By July 1981 the division headquarters of the 7th Infantry Division had been relocated from Rishkoor to Moqor.

During Soviet occupation it was a Soviet Airborne Troops base.

In 1994, troops of Gulbuddin Hekmatyar's Hizb-i Islami and Commander Zardad operated from this base.

In 1998, under Taliban rule, the place hosted an Al-Qaida training camp for militants from various groups including Harkat-ul-Mujahideen and was said to be Osama bin Laden's 'University of Terror'.

In 2000, BBC's Kate Clark visited the base and found it 'deserted'.

In late 2001, America dropped bombs on this camp for seven nights in a row and obliterated it. Later U.S. special forces raided it and found 'detailed information about chemical, biological and nuclear weapons'.

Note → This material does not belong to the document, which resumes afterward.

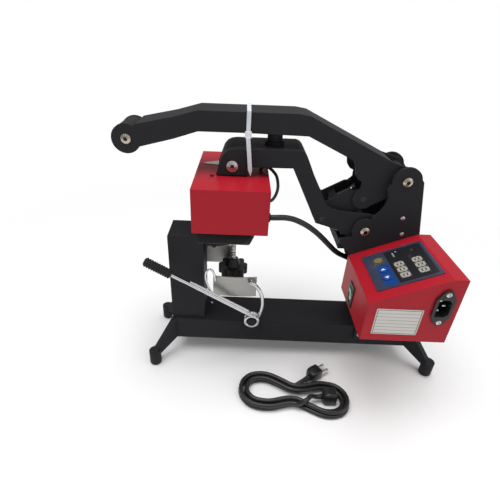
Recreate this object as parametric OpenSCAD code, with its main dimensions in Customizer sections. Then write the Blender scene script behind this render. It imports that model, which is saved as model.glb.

In 2007, Camp Morehead, a Commando Training Center was established here which serves as the principal site for training the Afghan National Army Commando Corps. The training center was named after a United States Army 5th Special Forces Group soldier, Master Sergeant Kevin Morehead, who was killed in Iraq in September 2003. The camp is reported to house the Rish Khor prison, a secret U.S. detention facility.

In October 2016, an attacker wearing a military uniform killed two people near the site.